Thursday 29 November 2012

In The Line Of Fire By Parveez Musharaf



 According to Time magazine, Pakistan's President Pervez Musharraf holds 'the world's most dangerous job'. He has twice come within inches of assassination. His forces have caught over 670 members of Al Qaeda, yet many others remain at large and active, including Osama bin Laden and Ayman Al Zawahiri. Long locked in a deadly embrace with its nuclear neighbour India, Pakistan has twice come close to full-scale war since it first exploded a nuclear bomb in 1998. As President Musharraf struggles for the security and political future of his nation, the stakes could not be higher for the world at large.

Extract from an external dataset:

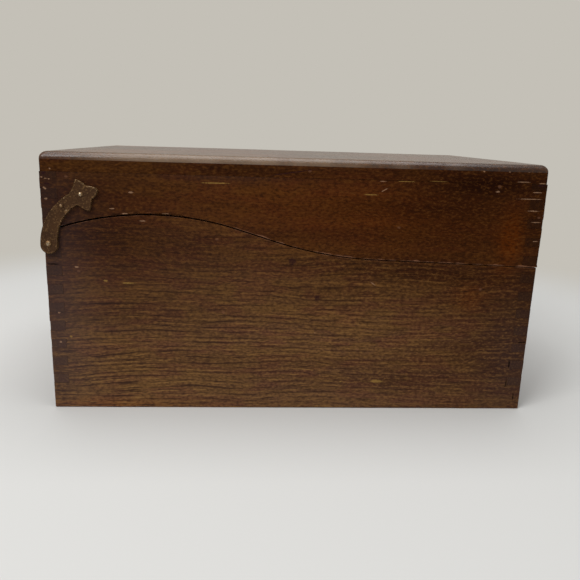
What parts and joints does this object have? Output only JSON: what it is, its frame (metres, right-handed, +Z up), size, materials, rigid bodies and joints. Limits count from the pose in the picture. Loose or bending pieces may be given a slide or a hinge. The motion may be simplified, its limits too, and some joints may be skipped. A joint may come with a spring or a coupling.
{
  "type": "recipe card box",
  "caption": "Dark oak recipe card box, finger-jointed, with a deep lid sawn along an S-curved seam, stamped side hinge arms and a sliding card follower inside.",
  "frame": {"origin": "middle of the underside of the body, on the surface that it stands on", "axes": "+X from the hinge end to the front, along the box; +Y across the box to its right side, as seen by someone who faces the front from behind it; +Z up"},
  "size_m": [0.2365, 0.151, 0.124],
  "materials": {
    "oak_side": "dark stained open-pored oak, worn satin varnish",
    "oak_end": "dark stained oak with end grain at the finger joints, worn satin varnish",
    "oak_top": "dark stained oak, satin varnish with a dull sheen and rubbed edges",
    "oak_bottom": "dark stained oak, thin varnish",
    "plain_oak": "bare oiled oak",
    "bronze": "hammered, dark brown patina with rubbed edges",
    "bronze_nails": "domed, rubbed bright",
    "steel": "rolled, dull"
  },
  "bodies": {
    "body": {"bottom_board": "oak_bottom", "body_left_side": "oak_side", "body_right_side": "oak_side", "body_front": "oak_end", "body_rear": "oak_end", "bottom_nails": "steel", "follower_track": "steel", "track_screws": "steel", "left_hinge_pivot": "bronze_nails", "right_hinge_pivot": "bronze_nails"},
    "lid": {"lid_top": "oak_top", "lid_left_side": "oak_side", "lid_right_side": "oak_side", "lid_front": "oak_end", "lid_rear": "oak_end", "left_hinge_arm": "bronze", "right_hinge_arm": "bronze", "left_hinge_nails": "bronze_nails", "right_hinge_nails": "bronze_nails"},
    "follower": {"follower_block": "plain_oak", "follower_bracket": "steel", "follower_runner": "steel", "follower_rivets": "steel", "bracket_screws": "steel"}
  },
  "joints": [
    {"name": "lid_hinge", "type": "hinge", "parent": "body", "child": "lid", "pos_m": [-0.115, 0, 0.0823], "axis": [0, -1, 0], "range_deg": [0, 123]},
    {"name": "follower_slide", "type": "slide", "parent": "body", "child": "follower", "axis": [1, 0, 0], "range_m": [0, 0.15]}
  ]
}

It is unprecedented for a sitting head of state to write a memoir as revelatory, detailed and gripping as In the Line of Fire. Here, for the first time, readers can get a first-hand view of the war on terror in its central theatre. President Musharraf details the manhunts for Bin Laden and Zawahiri, and their top lieutenants, complete with harrowing cat-and-mouse games, informants, interceptions, and bloody firefights. He tells the stories of the near-miss assassination attempts not only against himself, but against Shaukut Aziz (later elected Prime Minister) and one of his top army officers, and the fatal abduction and beheading of the US journalist Daniel Pearl - as well as the investigations that uncovered the perpetrators. He details the army's mountain operations that have swept several valleys clean, and he talks about the areas of North Waziristan where Al Qaeda is still operating.